QCA has said that high standards will raise the competitive bar in the marketplace, attracting in more qualified firms that would otherwise not compete in a low-standards market, and that the EO just provides tools and guidance for Contracting Officers who currently have the authority and discretion to make these proprietary judgments of non-responsibility under the current regulations. The responsibility standard hasn’t changed, the access to information and procedures to make that judgment have been made more specific, and the right of a firm that is ruled ineligible to complain has been broadened, not diminished.
However, QCA has advised the Government regulatory agencies that changes in regulation need to be made to avoid the consequences of faulty or unscrupulous responsibility evaluations by prime contractor of subcontractors who may suffer post-award price negotiations in the guise of the pre-subcontract legal compliance/responsibility evaluation process. QCA has called for pre-award legal compliance certification of the prime contractor and all major subcontractors by the Contracting Officer and the LCA in the post-competition pre-award responsibility determination process. In effect, the EO would require sub bid listing and review all at once, in the pre-award review process post competition (bidding or negotiations) but before final contract award, by the government agency (CO and LCA), rather than leaving the reviews to the prime contractors at the time of the subcontract award, with all the opportunity for abuse and price renegotiations, and project detriments from late ineligibility determinations that could cause projects delays, claims and disputes as the project proceeds.
Also, the QCA position protects the prime contracting from False Claims Act problems and other charges of mistake or abuse from subcontractors in its own legal compliance reviews of subcontractors. Better to have the government agents (CO and LCA) make those complex judgments at all contracting tiers on a project-wide, pre-award basis, when ineligibility problems have less effect on project performance going forward.

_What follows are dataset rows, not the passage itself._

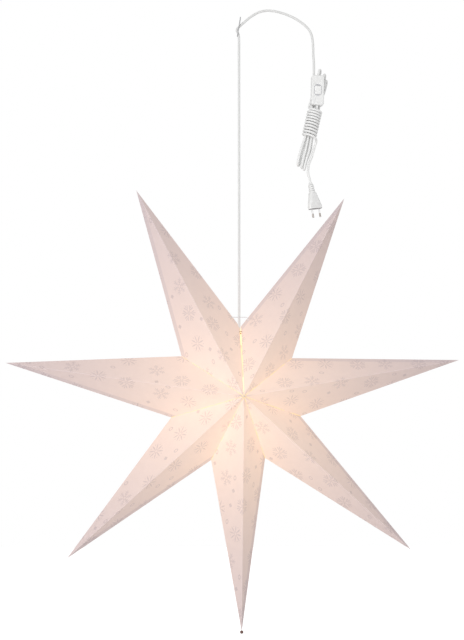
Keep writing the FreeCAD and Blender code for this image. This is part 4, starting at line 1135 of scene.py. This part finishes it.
def make_plug_body():
    start_clean()
    bpy.ops.mesh.primitive_cube_add(size=1, location=(0, 0, PLUG_HEIGHT / 2))
    body = bpy.context.object
    body.name = "plug_body_moulded"
    body.scale = (PLUG_WIDTH, PLUG_DEPTH, PLUG_HEIGHT)
    settle(body)
    edit(body)
    for height in (SHOULDER_LOW, SHOULDER_HIGH):
        bpy.ops.mesh.select_all(action="SELECT")
        bpy.ops.mesh.bisect(plane_co=(0, 0, height), plane_no=(0, 0, 1))
    done()
    for height, sizes in ((PLUG_HEIGHT, (0.46, 0.97, 1)), (SHOULDER_HIGH, (0.60, 1, 1)),
                          (0.0, (0.97, 0.94, 1))):
        edit(body)
        choose(body, "vertices", lambda vertex: abs(vertex.co.z - height) < 0.0005)
        bpy.ops.transform.resize(value=sizes)
        done()
    edit(body)
    heights = [vertex.co.z for vertex in body.data.vertices]
    choose(body, "edges", lambda edge: abs(heights[edge.vertices[0]] - heights[edge.vertices[1]]) > 0.003)
    bpy.ops.mesh.bevel(offset=0.0042, segments=5)
    choose(body, "faces", lambda face: abs(face.normal.z) > 0.9)
    bpy.ops.mesh.bevel(offset=0.0009, segments=3)
    done()
    body.data.materials.append(plug_shell)
    body.data.materials.append(shaded_plug_face)
    # The faces at the bottom of the plug take the dark grey of painted shade.
    for face in body.data.polygons:
        face.material_index = 1 if face.center.z < 0.0011 else 0
    body.matrix_world = PLUG_PLACE
    settle(body)
    bpy.ops.object.shade_smooth_by_angle(angle=math.radians(35))
    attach(body, "suspension")
    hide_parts("plug_body")
    return body


plug_body = make_plug_body()
print("plug body", len(plug_body.data.polygons), "faces")

# %% Strain relief
def make_relief():
    start_clean()
    bpy.ops.mesh.primitive_circle_add(vertices=40, radius=0.0069, fill_type="NGON",
                                      location=(0, 0, 0.0372))
    relief = bpy.context.object
    relief.name = "plug_relief_moulded"
    settle(relief)
    edit(relief)
    bpy.ops.mesh.select_all(action="SELECT")
    ribs, waist, taper = 4, 0.62, 0.965
    rib = ((0.0031, 1), (0.0002, waist), (0.0011, 1), (0.0002, taper / waist))
    for rise, scale in rib * ribs + ((0.0004, 0.78), (0.0050, 0.78)):
        bpy.ops.mesh.extrude_region_move(TRANSFORM_OT_translate={"value": (0, 0, rise)})
        bpy.ops.transform.resize(value=(scale, scale, 1))
    bpy.ops.mesh.select_all(action="SELECT")
    bpy.ops.mesh.normals_make_consistent(inside=False)
    done()
    apply_modifier(relief, "BEVEL", width=0.0003, segments=2, limit_method="ANGLE",
                   angle_limit=math.radians(50))
    relief.matrix_world = PLUG_PLACE
    settle(relief)
    bpy.ops.object.shade_smooth_by_angle(angle=math.radians(40))
    relief.data.materials.append(plug_shell)
    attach(relief, "suspension")
    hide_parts("plug_strain_relief")
    return relief


plug_relief = make_relief()
print("strain relief", len(plug_relief.data.polygons), "faces")

# %% [markdown]
# ## Finish
# The scene is left in object mode with nothing selected, and is shown through the plain Standard view.

# %% Finish
start_clean()
bpy.context.scene.view_settings.view_transform = "Standard"
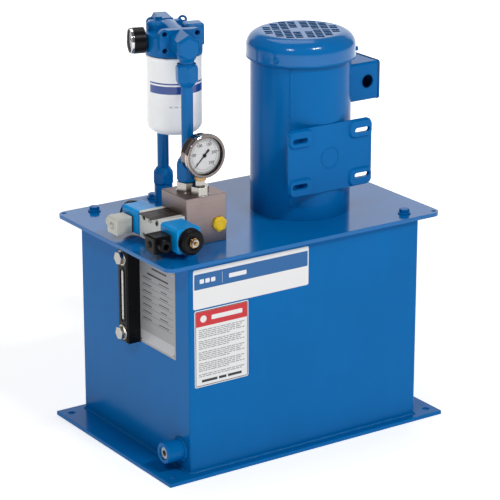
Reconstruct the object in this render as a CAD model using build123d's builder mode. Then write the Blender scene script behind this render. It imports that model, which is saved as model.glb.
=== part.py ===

EO 13673 has been the subject of a hearing in the House Education and Workforce Committee, and is the subject of interest in the House Oversight and Government Reform Committee as well. In fact, the Democratic minority members of both committees recently wrote a letter to the Administration urging rapid regulatory implementation of the EO this year. The EO has not gone into effect yet, pending adoption of final regulation.
When meeting with members of either party in the House or Senate labor or government operations committees (House Education and Workforce or Oversight and Government Reform, or Senate Health, Education, Labor, and Pensions (HELP) or Homeland Security and Governmental Affairs), note the QCA support for EO13673, and point out how legal compliance provides value for the taxpayers in better project performance promoted with regulations that promote market participation from quality firms competing on the basis of contract performance in full legal compliance.